YouTube officially received its first Primetime Engineering Emmy Award on Wednesday night.
Yes, it’s a signal of the thawing of enmity between the entertainment industry and YouTube, which streams an astonishing 6 billion-plus hours of video each month. But TV networks and studios still have plenty of concerns about how YouTube and Google have altered the way video is distributed and consumed, believing that the Internet giant should do more to fight piracy, for example.
The Academy of Television Arts & Sciences gave YouTube the engineering kudos for the site’s massive content-processing and delivery infrastructure. YouTube execs accepted the award at an Oct. 23 ceremony the Loews Hollywood Hotel.
“Since YouTube’s founding in 2005, the world is surprised on a daily basis by the creativity, inspiration and passion that the planet’s most creative people bring to the YouTube platform,” the Academy said in announcing the award. The website’s technical innovations “have fundamentally changed the way an entire generation thinks of and experiences television.”
That’s a far cry from the lawsuit Viacom lobbed at YouTube in 2007, alleging massive and intentional copyright infringement in seeking upwards of $1 billion in damages — though the Emmy Award also references YouTube’s Content ID system for flagging copyrighted material, which the video site created in response to Viacom’s lawsuit and other legal threats from content owners.

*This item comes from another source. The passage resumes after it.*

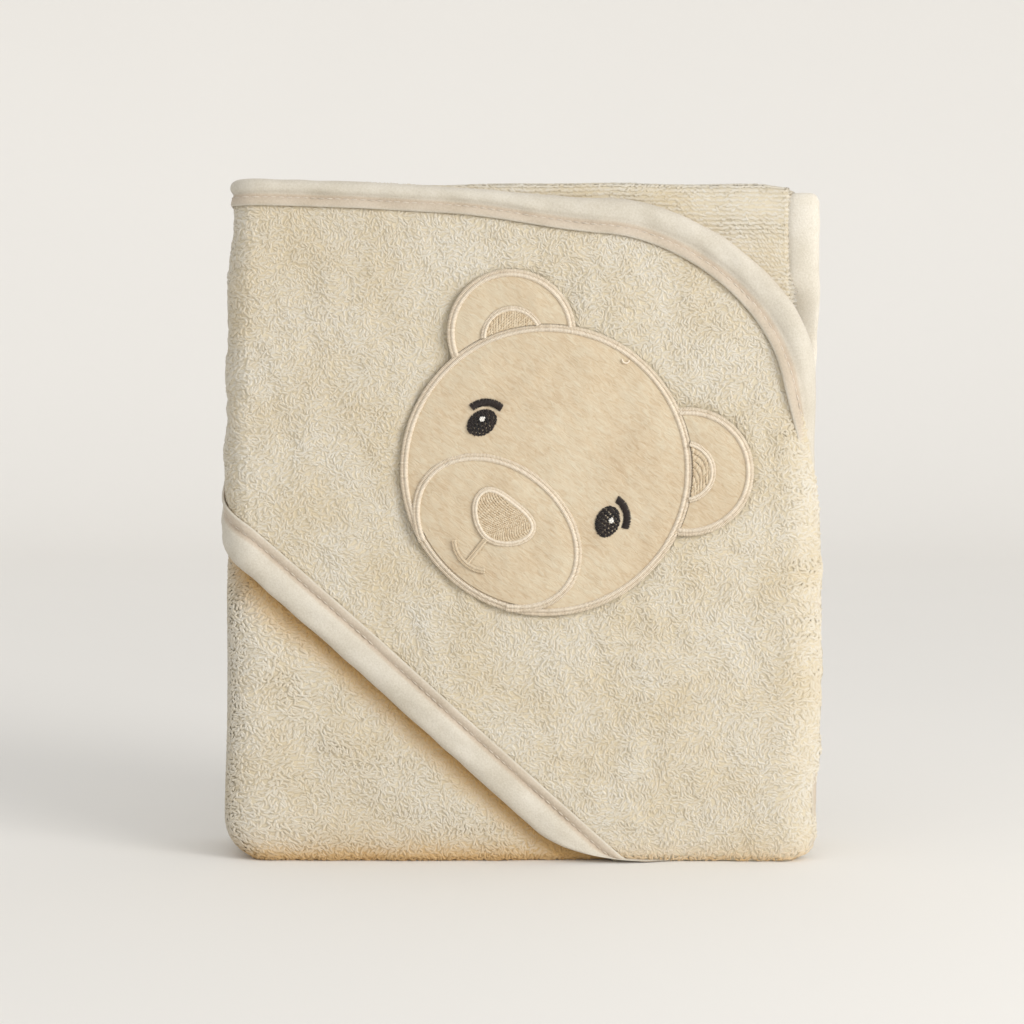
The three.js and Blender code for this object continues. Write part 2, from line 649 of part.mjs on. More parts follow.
/** An ear: its patch, its border, and the inner ear with a border of its own. */
function earPieces(side, name) {
  const toEar = new THREE.Vector2(side * Math.cos(EAR_ANGLE), Math.sin(EAR_ANGLE));
  const ear = toEar.clone().multiplyScalar(HEAD_RADIUS - EAR_INSET);
  const inner = toEar.clone().multiplyScalar(HEAD_RADIUS - EAR_INSET - INNER_EAR_INSET);
  const behindHead = disc(HEAD_RADIUS + CLEAR);
  const patchRadius = EAR_RADIUS - BORDER - CLEAR;
  const innerRadius = INNER_EAR_RADIUS - INNER_BORDER - CLEAR;
  return [
    at(LAYER_ONE, piece(`${name}_ear_patch`,
      cutSlab(disc(patchRadius, ear.x, ear.y), PATCH, behindHead), 'velour')),
    at(LAYER_ONE, piece(`${name}_ear_border`,
      cutSlab(disc(EAR_RADIUS, ear.x, ear.y), SATIN, disc(EAR_RADIUS - BORDER, ear.x, ear.y), behindHead),
      'satin', 0.5)),
    at(LAYER_TWO, piece(`${name}_inner_ear`,
      cutSlab(disc(innerRadius, inner.x, inner.y), FILL, behindHead), 'taupe', 0.6)),
    at(LAYER_TWO, piece(`${name}_inner_ear_border`,
      cutSlab(disc(INNER_EAR_RADIUS, inner.x, inner.y), FILL_BORDER,
        disc(INNER_EAR_RADIUS - INNER_BORDER, inner.x, inner.y), behindHead), 'satin', 0.5)),
  ];
}

/** The head's round patch and its border. */
function headPieces() {
  const rim = HEAD_RADIUS - BORDER;
  return [
    at(LAYER_ONE, piece('head_patch', slab(disc(rim - CLEAR), PATCH), 'velour')),
    at(LAYER_ONE, piece('head_border', cutSlab(disc(HEAD_RADIUS), SATIN, disc(rim)), 'satin', 0.5)),
  ];
}

/** A shape's part that lies inside the head's border. */
function insideHead(shape, thickness, ...cutters) {
  const room = HEAD_RADIUS - BORDER - CLEAR;
  let made = solid(slab(shape, thickness)).intersect(solid(slab(disc(room), thickness)));
  for (const cutter of cutters) {
    made = made.subtract(solid(slab(cutter, 3 * thickness).translate(0, 0, -thickness)));
  }
  return geometryOf(made);
}

/** The muzzle's patch and its border, kept inside the head's. */
function muzzlePieces() {
  const outer = oval(MUZZLE_HALF_WIDTH, MUZZLE_HALF_HEIGHT, 0, MUZZLE_Y);
  const rim = oval(MUZZLE_HALF_WIDTH - BORDER, MUZZLE_HALF_HEIGHT - BORDER, 0, MUZZLE_Y);
  const patch = oval(MUZZLE_HALF_WIDTH - BORDER - CLEAR, MUZZLE_HALF_HEIGHT - BORDER - CLEAR, 0, MUZZLE_Y);
  return [
    at(LAYER_TWO, piece('muzzle_patch', insideHead(patch, SMALL_PATCH), 'velour')),
    at(LAYER_TWO, piece('muzzle_border', insideHead(outer, SMALL_SATIN, rim), 'satin', 0.5)),
  ];
}

/** The nose, the line under it and the mouth. */
function nosePieces() {
  const philtrumTop = NOSE_TIP - CLEAR;
  const mouthY = philtrumTop - PHILTRUM_LENGTH + MOUTH_RADIUS;
  const half = PHILTRUM_WIDTH / 2;
  const philtrumEnd = mouthY - MOUTH_RADIUS + MOUTH_WIDTH / 2 + CLEAR;
  const philtrum = new THREE.Shape();
  philtrum.moveTo(NOSE_X - half, philtrumTop);
  philtrum.lineTo(NOSE_X - half, philtrumEnd);
  philtrum.lineTo(NOSE_X + half, philtrumEnd);
  philtrum.lineTo(NOSE_X + half, philtrumTop);
  const mouth = arcBand(NOSE_X, mouthY, MOUTH_RADIUS, MOUTH_WIDTH, MOUTH_FROM, MOUTH_TO);
  return [
    at(LAYER_THREE, piece('nose_fill', slab(noseShape(NOSE_BORDER + CLEAR), FILL, CURVE_SEGMENTS),
      'taupe', 0.6)),
    at(LAYER_THREE, piece('nose_border', cutSlab(noseShape(0), FILL_BORDER, noseShape(NOSE_BORDER)),
      'satin', 0.5)),
    at(LAYER_THREE, piece('philtrum_stitch', slab(philtrum, FILL), 'thread', 0.5)),
    at(LAYER_THREE, piece('mouth_stitch', slab(mouth, FILL, OVAL_SEGMENTS), 'thread', 0.5)),
  ];
}

/** An eye with its highlight, and the brow over it. */
function eyePieces(side, name) {
  const x = side * EYE_X;
  const eye = oval(EYE_HALF_WIDTH, EYE_HALF_HEIGHT, x, EYE_Y, side * EYE_LEAN);
  const highlight = disc(HIGHLIGHT_RADIUS, x + side * HIGHLIGHT_OUT, EYE_Y + HIGHLIGHT_UP);
  const from = side < 0 ? BROW_FROM : Math.PI - BROW_TO;
  const to = side < 0 ? BROW_TO : Math.PI - BROW_FROM;
  const brow = arcBand(x - side * BROW_IN, EYE_Y + BROW_UP, BROW_RADIUS, BROW_WIDTH, from, to);
  const shine = LAYER_TWO + FILL + CLEAR;
  return [
    at(LAYER_TWO, piece(`${name}_eye`, slab(eye, FILL, OVAL_SEGMENTS), 'dark', 0.45)),
    at(LAYER_TWO, piece(`${name}_brow`, slab(brow, FILL, CURVE_SEGMENTS), 'dark', 0.45)),
    at(shine, piece(`${name}_eye_highlight`, slab(highlight, FILL / 2, DOT_SEGMENTS), 'white', 0.4)),
  ];
}

/** The bear's plane, standing on the front skin and leaning to its left. */
function bear() {
  const plane = new THREE.Group();
  plane.position.set(FACE_X, FRONT_SKIN, FACE_Z);
  plane.rotation.x = Math.PI / 2;
  const face = new THREE.Group();
  face.rotation.z = -FACE_TILT;
  plane.add(face);
  const earReach = (HEAD_RADIUS - EAR_INSET) * Math.cos(EAR_ANGLE) + EAR_RADIUS;
  const backing = oval(earReach, HEAD_RADIUS, 0, 0);
  face.add(at(BACKING_LEVEL, piece('embroidery_backing', slab(backing, BACKING), 'backing')));
  face.add(...headPieces(), ...muzzlePieces(), ...nosePieces());
  for (const [side, name] of [[-1, 'left'], [1, 'right']]) {
    face.add(...earPieces(side, name), ...eyePieces(side, name));
  }
  return plane;
}

const towel = new THREE.Group();
towel.add(
  piece('towel_body', towelBody(), 'terry'),
  piece('hood_panel', hoodPanel(), 'terry'),
  piece('edge_binding', edgeBinding(), 'tape', 0.8),
  piece('hood_binding', hoodBinding(), 'tape', 0.8),
  piece('edge_binding_stitch', edgeStitch(), 'thread', 0.6),
  piece('hood_binding_stitch', hoodStitch(), 'thread', 0.6),
  bear(),
);

// The origin goes to the middle of the finished bundle's bottom.
towel.updateMatrixWorld(true);
const bounds = new THREE.Box3().setFromObject(towel, true);
const middle = bounds.getCenter(new THREE.Vector3());
towel.position.set(-middle.x, -middle.y, -bounds.min.z);

export default towel;
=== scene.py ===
"""Looks of a hooded baby towel, folded into an upright bundle with its bear-faced hood outside.

Sizes in the classes are millimetres in the bundle's own plan: x to the right, y to the back,
z up, with s the way round the bundle along its skin and t the height over that skin.
"""

import json
import logging
import math
from dataclasses import dataclass, field
from enum import Enum

import bpy
import numpy as np
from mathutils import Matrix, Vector
from mathutils.geometry import delaunay_2d_cdt

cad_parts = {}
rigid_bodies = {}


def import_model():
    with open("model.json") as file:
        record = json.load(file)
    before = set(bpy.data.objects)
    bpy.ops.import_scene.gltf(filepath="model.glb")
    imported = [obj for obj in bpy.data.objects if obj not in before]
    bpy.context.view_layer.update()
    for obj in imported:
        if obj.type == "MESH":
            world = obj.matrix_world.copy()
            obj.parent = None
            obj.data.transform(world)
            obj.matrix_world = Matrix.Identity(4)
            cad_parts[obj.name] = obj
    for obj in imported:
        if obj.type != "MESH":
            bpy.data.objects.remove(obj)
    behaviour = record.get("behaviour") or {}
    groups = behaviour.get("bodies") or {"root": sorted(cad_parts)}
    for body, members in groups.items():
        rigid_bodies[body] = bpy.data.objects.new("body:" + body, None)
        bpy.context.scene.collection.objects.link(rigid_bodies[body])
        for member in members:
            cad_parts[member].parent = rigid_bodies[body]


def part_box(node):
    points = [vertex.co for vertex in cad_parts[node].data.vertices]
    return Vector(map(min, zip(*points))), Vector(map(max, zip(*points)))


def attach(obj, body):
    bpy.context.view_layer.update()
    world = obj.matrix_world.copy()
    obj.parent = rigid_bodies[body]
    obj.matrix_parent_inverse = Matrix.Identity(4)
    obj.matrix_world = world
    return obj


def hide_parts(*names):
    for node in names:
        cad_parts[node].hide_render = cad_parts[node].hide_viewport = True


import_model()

LOG = logging.getLogger("towel")
MM = 0.001
ROOT = "root"
CLEARANCE = 0.4  # how near the ground cloth that turns along it comes, in millimetres
TURN_STEPS = 16  # how many steps the way round takes at each corner
EDGE_STEEPNESS = 1.35  # how much further it is straight up to the hood's edge than across to it
PAINTED_GROUND_SHADE = 0.3  # where the ground between the loops sits on the loops' colour ramp, a painted shade for the crevices between them
COARSE_LOOPS = {"pitch": 1.75, "length": 3.6, "radius": 0.58, "height": 0.85}
TOP_LOOPS = {"pitch": 1.6, "length": 3.0, "radius": 0.55, "height": 0.7}
CORNER_LOOPS = {"pitch": 1.15, "length": 2.2, "radius": 0.58, "height": 0.15,
                "flatness": 0.5, "lift": 0.22, "softness": 0.7, "ribs": True}

Socket = bpy.types.NodeSocket
Arrays = tuple[np.ndarray, ...]


class Slot(Enum):
    """The record's finishes."""

    TERRY = "terry"
    TAPE = "binding_velour"
    TOPSTITCH = "topstitch_thread"
    VELOUR = "applique_velour"
    SATIN = "satin_thread"
    TAUPE = "taupe_thread"
    DARK = "dark_thread"
    WHITE = "white_thread"
    BACKING = "backing"


# ---------- colours and finishes ----------


def linear(code: str) -> tuple[float, float, float, float]:
    """Turns a colour code into Blender's linear colour.

    Args:
        code: six hexadecimal digits.

    Returns:
        Red, green, blue and an alpha of 1.
    """
    parts = [int(code[i : i + 2], 16) / 255 for i in (0, 2, 4)]
    made = [p / 12.92 if p <= 0.04045 else ((p + 0.055) / 1.055) ** 2.4 for p in parts]
    return (made[0], made[1], made[2], 1.0)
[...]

In fact, Content ID shows how the company has evolved to work in partnership with movie studios, TV nets and music labels. The system lets 4,000 content partners either block uploaded material that they own or let it remain on the service to generate advertising dollars.
“Initially there was uncertainty and tension (with entertainment companies) about, ‘Hey, this is a new business model and distribution platform,’” said Jason Gaedtke, the engineering director at YouTube. “But I think Content ID is a great example of a win-win-win. It benefits content owners; it benefits us to keep high-value content on the platform; and it benefits consumers.”
Google acquired YouTube for $1.7 billion in 2006, before YouTube had established any kind of business model. Now, the video site generates billions of dollars in ad revenue, and is on track to pull in as much as $5 billion this year, according to RBC Capital Markets.
But with 100 hours of content uploaded to YouTube every minute, sometimes things fall through the cracks. Hundreds of pirated feature films from studios including Disney and Sony cropped up on the site earlier this year before they could be ID’d and removed. Privately, entertainment companies complain that policing YouTube — while it’s continuously working to improve Content ID as well as its content delivery network infrastructure — requires significant resources.
But content creators also have another business concern: Some say YouTube takes an unfairly big 45% cut of advertising revenue — terms it has the leverage to ask for given its immense audience. Given that split, however, several YouTube partners say it’s difficult to make money.
Meanwhile, TV nets and studios continue to gripe that Google’s search engine provides a major way for consumers to access pirated content. The MPAA singled out Google in a study released last month that purported to show the “critical role” it plays in introducing users to infringing movies and TV shows, even if those users are not looking for such content.
Google has said it combats piracy in numerous ways, including with the Content ID system, which Gaedtke estimated has paid out “hundreds of millions of dollars” to entertainment firms.
Despite the concerns, content companies on YouTube have attracted interest from traditional media firms, including Time Warner, an investor in Maker Studios; Comcast, which has backed Fullscreen; DreamWorks Animation, which acquired AwesomenessTV; and Discovery Communications, which last year bought Revision3.
YouTube’s 1 billion-plus monthly unique users make it impossible to ignore. And while it’s being feted by the Television Academy, that doesn’t mean the industry at large is thrilled with YouTube’s ongoing dominance of Internet video.